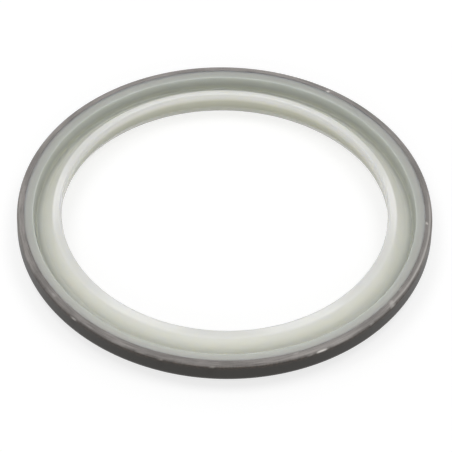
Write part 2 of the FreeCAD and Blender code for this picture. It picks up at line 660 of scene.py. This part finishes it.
@dataclass
class Case:
    """Drawn steel case: the wall, the trimmed edge and the flange at the back.

    The loops are extra rings of vertices near the edge, where the wear, the painted glints and the
    painted highlight lines are painted.
    """

    BARE_AND_GLINT = "bare_and_glint"         # the mesh attribute that holds the worn places, painted glints and painted highlights

    bond: Bond
    trim_angle: float = 3.0
    trim_round: float = 0.7
    wall_loop: float = 0.9
    edge_loops: tuple[float, float] = (0.8, 0.4)
    wear_and_glints: tuple[WearAndGlint, ...] = WEAR_AND_GLINTS
    dent_share: float = 0.3
    dent_drop: float = 0.6

    def corners(self) -> list[Corner]:
        """Lay out the case's section.

        Returns:
            The corners, from the flange's bore round the outside to the crest and back.
        """
        bond = self.bond
        slope = run(1.0, self.trim_angle)
        trim = bond.crest - bond.sheet * slope
        return [
            Corner(bond.flange_bore, bond.back, crisp=True),
            Corner(bond.outer, bond.back, bond.sheet + bond.bend, 8),
            Corner(bond.outer, trim - self.wall_loop),
            Corner(bond.outer, trim, self.trim_round, 6),
            *(Corner(bond.inner + step, bond.crest - step * slope) for step in self.edge_loops),
            Corner(bond.inner, bond.crest, crisp=True),
            Corner(bond.inner, bond.flange_top, bond.bend, 4),
            Corner(bond.flange_bore, bond.flange_top, crisp=True),
        ]

    def build(self) -> bpy.types.Object:
        """Model and dress the case.

        Returns:
            The finished piece, riding on the root body in place of its CAD node.
        """
        piece = TurnedRing("drawn_case", self.corners()).build()
        self.paint_wear_and_glints(piece)
        piece.data.materials.append(SteelFinish().material())
        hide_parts("steel_case")
        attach(piece, "root")
        return piece

    def paint_wear_and_glints(self, piece: bpy.types.Object) -> None:
        """Paint the worn places, the painted glints and the painted highlight lines on the edge and
        press the dents in.

        Args:
            piece: The modelled case.
        """
        bare_and_glint = piece.data.attributes.new(self.BARE_AND_GLINT, "FLOAT", "POINT").data
        for vertex in piece.data.vertices:
            bare_and_glint[vertex.index].value = max(wear_and_glint.shine * wear_and_glint.share(vertex.co) for wear_and_glint in self.wear_and_glints)
        for wear_and_glint in self.wear_and_glints:
            if wear_and_glint.depth:
                self.press(wear_and_glint)

    def press(self, wear_and_glint: WearAndGlint) -> None:
        """Push the vertices of one dent inwards and down.

        Args:
            wear_and_glint: The worn place that the dent belongs to.
        """
        bpy.ops.object.mode_set(mode="EDIT")
        bpy.ops.mesh.select_mode(type=SelectBy.VERTEX.value)
        bpy.ops.mesh.select_all(action="DESELECT")
        mesh = bmesh.from_edit_mesh(bpy.context.object.data)
        for vertex in mesh.verts:
            vertex.select = wear_and_glint.share(vertex.co) > self.dent_share
        mesh.select_flush_mode()
        bmesh.update_edit_mesh(bpy.context.object.data)
        push = -direction(wear_and_glint.bearing) - Vector((0, 0, self.dent_drop))
        bpy.ops.transform.translate(value=push.normalized() * wear_and_glint.depth * MM)
        bpy.ops.object.mode_set(mode="OBJECT")


@dataclass
class Body:
    """Moulded polyurethane body: the band, the groove, the wiping lip and the heel.

    The shoulder is a width from the land and the fall of the lip's top. The floor is a width and a
    rise towards the lip. The lead-in is a height and a lean.
    """

    bond: Bond
    land: float = 39.2
    land_height: float = 0.4
    face_height: float = 1.1
    face_lean: float = 10.0
    tip_proud: float = 0.544
    tip_round: float = 0.35
    shoulder: tuple[float, float] = (2.23, 23.0)
    shoulder_round: float = 1.5
    back_angle: float = 48.5
    root_round: float = 0.4
    floor: tuple[float, float] = (1.67, 0.95)
    floor_round: float = 0.5
    skin: float = 0.45
    groove_lean: float = 12.2
    band_fall: float = 5.0
    band_round: float = 0.3
    lead_in: tuple[float, float] = (3.3, 30.5)
    relief_lean: float = 8.0
    relief_round: float = 3.0
    heel_wall: float = 1.4
    heel_overlap: float = 1.2
    heel_draft: float = 0.8
    heel_round: float = 0.2
    seat: float = 0.002

    @property
    def land_top(self) -> float:
        """Height at which the land ends and the lip's inner face begins."""
        return self.bond.crest + self.tip_proud - self.face_height

    def tip(self) -> tuple[float, float]:
        """Find the sharp corner that the tip's rounding takes off.

        Returns:
            Its radius and its height.
        """
        inner = math.radians(180 - self.face_lean)
        outer = math.radians(90 - self.shoulder[1])
        height = self.bond.crest + self.tip_proud - self.tip_round
        face_run = run(height - self.land_top, self.face_lean)
        radius = self.land + face_run - self.tip_round / math.cos(inner)
        middle = (inner + outer) / 2
        reach = self.tip_round / math.cos((inner - outer) / 2)
        return radius + reach * math.cos(middle), height + reach * math.sin(middle)

    def heel(self) -> list[Corner]:
        """Lay out the heel and the bore below the lip.

        Returns:
            The corners, from the flange's back face round the heel and up to the land.
        """
        rise, lean = self.lead_in
        low = self.land_top - self.land_height
        throat = self.land + run(low - rise, self.relief_lean)
        foot = throat + run(rise, lean)
        overlap = foot + self.heel_wall + self.heel_overlap
        return [
            Corner(overlap, self.bond.back, crisp=True),
            Corner(overlap - self.heel_draft, self.seat, self.heel_round, 4),
            Corner(foot, self.seat, self.heel_round, 4),
            Corner(throat, rise, self.relief_round, 6),
            Corner(self.land, low, crisp=True),
        ]

    def lip(self) -> list[Corner]:
        """Lay out the lip, the groove and the band's edge.

        Returns:
            The corners, from the wiping edge over the lip and outwards.
        """
        tip_r, tip_z = self.tip()
        top_width, fall = self.shoulder
        shoulder_r = self.land + top_width
        shoulder_z = tip_z - run(shoulder_r - tip_r, fall)
        floor_width, rise = self.floor
        outer_z = self.bond.flange_top + self.skin
        floor_z = outer_z + rise
        floor_r = shoulder_r + run(shoulder_z - floor_z, 90 - self.back_angle)
        outer_r = floor_r + floor_width
        slope = run(1.0, self.band_fall)
        lean = run(1.0, self.groove_lean)
        across = self.bond.inner - outer_r
        band_rise = (self.bond.crest - outer_z - slope * across) / (1 - slope * lean)
        return [
            Corner(self.land, self.land_top, crisp=True),
            Corner(tip_r, tip_z, self.tip_round, 10),
            Corner(shoulder_r, shoulder_z, self.shoulder_round, 8),
            Corner(floor_r, floor_z, self.root_round, 6),
            Corner(outer_r, outer_z, self.floor_round, 8),
            Corner(outer_r + lean * band_rise, outer_z + band_rise, self.band_round, 6),
        ]

    def corners(self) -> list[Corner]:
        """Lay out the body's section.

        Returns:
            The corners, from the case's crest down the bond, round the heel and up to the lip.
        """
        bond = self.bond
        bonded = [
            Corner(bond.inner, bond.crest, crisp=True),
            Corner(bond.inner, bond.flange_top, bond.bend, 4),
            Corner(bond.flange_bore, bond.flange_top, crisp=True),
            Corner(bond.flange_bore, bond.back, crisp=True),
        ]
        return bonded + self.heel() + self.lip()

    def build(self) -> bpy.types.Object:
        """Model and dress the body.

        Returns:
            The finished piece, riding on the root body in place of its CAD node.
        """
        piece = TurnedRing("wiper_moulding", self.corners()).build()
        piece.data.materials.append(PolyurethaneFinish().material())
        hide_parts("wiper_body")
        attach(piece, "root")
        return piece


# Floor, light and camera


@dataclass(frozen=True)
class Softbox:
    """A square lamp that faces the ring.

    It stands off the ring by a vector, in metres. The radiance is the brightness of its face, where
    1 is white. A lamp for gloss only shows in reflections and gives no diffuse light.
    """

    name: str
    towards: tuple[float, float, float]
    size: float
    radiance: float
    gloss_only: bool = False

    def stand(self, centre: Vector) -> None:
        """Add the lamp.

        Args:
            centre: The point that it faces.
        """
        towards = Vector(self.towards)
        lamp = bpy.data.lights.new(self.name, "AREA")
        lamp.shape = "SQUARE"
        lamp.size = self.size
        lamp.energy = self.radiance * math.pi * self.size ** 2
        carrier = bpy.data.objects.new(self.name, lamp)
        bpy.context.scene.collection.objects.link(carrier)
        carrier.location = centre + towards
        carrier.rotation_euler = towards.to_track_quat("Z", "Y").to_euler()
        carrier.visible_diffuse = not self.gloss_only


SOFTBOXES = (
    Softbox("softbox_left", (-0.35, 0.09, 0.93), 0.4, 3.15),
    Softbox("softbox_right", (0.35, 0.09, 0.93), 0.4, 3.15),
    Softbox("back_panel", (0.0, 1.0, 0.5), 0.6, 1.0),
    Softbox("back_left", (-0.7, 0.82, 0.46), 0.36, 2.5, gloss_only=True),
    Softbox("back_right", (0.7, 0.82, 0.46), 0.36, 2.5, gloss_only=True),
    Softbox("front_fill", (0.0, -1.8, 0.45), 1.3, 2.2),
)


@dataclass
class Studio:
    """A pale floor, a soft white surround, soft lamps and the camera.

    The aim is how far right of the centre and above it the camera looks.
    """

    floor_reach: float = 1.0
    floor_sides: int = 64
    floor_tone: Colour = (0.4, 0.4, 0.4)
    floor_glow: float = 0.72
    surround: float = 0.38
    lamps: tuple[Softbox, ...] = SOFTBOXES
    centre: Vector = field(default_factory=lambda: Vector((0, 0, 7.0 * MM)))
    distance: float = 0.8
    elevation: float = 46.17
    roll: float = 1.34
    lens: float = 264.7
    sensor: float = 36.0
    nearest: float = 0.01
    aim_right: float = 0.289 * MM
    aim_up: float = -3.635 * MM

    def build(self) -> None:
        """Set up everything round the ring."""
        self.floor()
        self.world()
        for lamp in self.lamps:
            lamp.stand(self.centre)
        self.camera()
        bpy.context.scene.view_settings.view_transform = "Standard"

    def floor(self) -> None:
        """Lay the pale floor. It shows white, keeps the ring's shadow and is clear from below."""
        deselect_everything()
        bpy.ops.mesh.primitive_circle_add(
            vertices=self.floor_sides, radius=self.floor_reach, fill_type="NGON", location=(0, 0, 0))
        floor = bpy.context.object
        floor.name = "floor"
        wires = Wiring.of_material("pale_floor")
        diffuse = wires.node("ShaderNodeBsdfDiffuse", {"Color": (*self.floor_tone, 1)})
        strength = wires.math("MULTIPLY", wires.seen(), self.floor_glow)
        glow = wires.node("ShaderNodeEmission", {"Color": (1, 1, 1, 1), "Strength": strength})
        pale = wires.node("ShaderNodeAddShader", {0: diffuse.outputs[0], 1: glow.outputs[0]})
        clear = wires.node("ShaderNodeBsdfTransparent")
        below = wires.node("ShaderNodeNewGeometry").outputs["Backfacing"]
        floor.data.materials.append(wires.finish(wires.node(
            "ShaderNodeMixShader", {0: below, 1: pale.outputs[0], 2: clear.outputs[0]})))

    def world(self) -> None:
        """Make a soft white surround, white to the camera, gloss and glass."""
        wires = Wiring(bpy.data.worlds.new("surround"), "ShaderNodeOutputWorld")
        strength = wires.node("ShaderNodeMapRange", {
            "Value": wires.seen(), "To Min": self.surround, "To Max": 1.0}).outputs["Result"]
        bpy.context.scene.world = wires.finish(wires.node(
            "ShaderNodeBackground", {"Color": (1, 1, 1, 1), "Strength": strength}))

    def camera(self) -> None:
        """Place the camera, rolled a little, as the photo's is."""
        height = math.radians(self.elevation)
        turn = math.radians(self.roll)
        towards = Vector((0, -math.cos(height), math.sin(height)))
        right = Vector((1, 0, 0))
        up = Vector((0, math.sin(height), math.cos(height)))
        across = math.cos(turn) * right + math.sin(turn) * up
        upward = -math.sin(turn) * right + math.cos(turn) * up
        location = self.centre + self.distance * towards
        aim = self.centre + self.aim_right * across + self.aim_up * upward
        back = (location - aim).normalized()
        across = upward.cross(back).normalized()
        upward = back.cross(across)
        lens = bpy.data.cameras.new("camera")
        lens.lens = self.lens
        lens.sensor_width = self.sensor
        lens.clip_start = self.nearest
        carrier = bpy.data.objects.new("camera", lens)
        bpy.context.scene.collection.objects.link(carrier)
        turned = Matrix((across, upward, back)).transposed().to_4x4()
        carrier.matrix_world = Matrix.Translation(location) @ turned
        bpy.context.scene.camera = carrier


def main() -> None:
    """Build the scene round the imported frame."""
    logging.basicConfig(level=logging.INFO, format="%(name)s: %(message)s")
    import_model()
    bond = Bond()
    for part in (Case(bond), Body(bond)):
        piece = part.build()
        LOG.info("%s: %d faces", piece.name, len(piece.data.polygons))
    Studio().build()


if __name__ == "__main__":
    main()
────────────────────
Restate the first line and every line after it, word for word, stopping once the line with "dent_drop: float = 0.6" is done.

Solution:
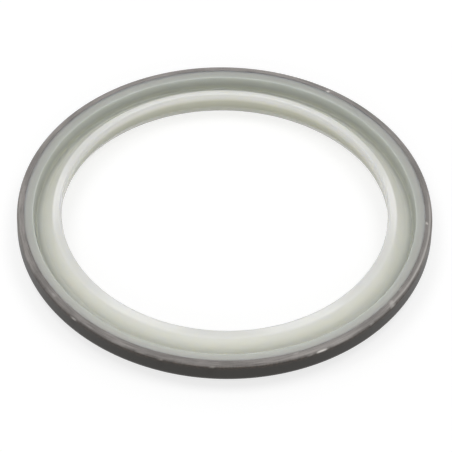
Write part 2 of the FreeCAD and Blender code for this picture. It picks up at line 660 of scene.py. This part finishes it.
@dataclass
class Case:
    """Drawn steel case: the wall, the trimmed edge and the flange at the back.

    The loops are extra rings of vertices near the edge, where the wear, the painted glints and the
    painted highlight lines are painted.
    """

    BARE_AND_GLINT = "bare_and_glint"         # the mesh attribute that holds the worn places, painted glints and painted highlights

    bond: Bond
    trim_angle: float = 3.0
    trim_round: float = 0.7
    wall_loop: float = 0.9
    edge_loops: tuple[float, float] = (0.8, 0.4)
    wear_and_glints: tuple[WearAndGlint, ...] = WEAR_AND_GLINTS
    dent_share: float = 0.3
    dent_drop: float = 0.6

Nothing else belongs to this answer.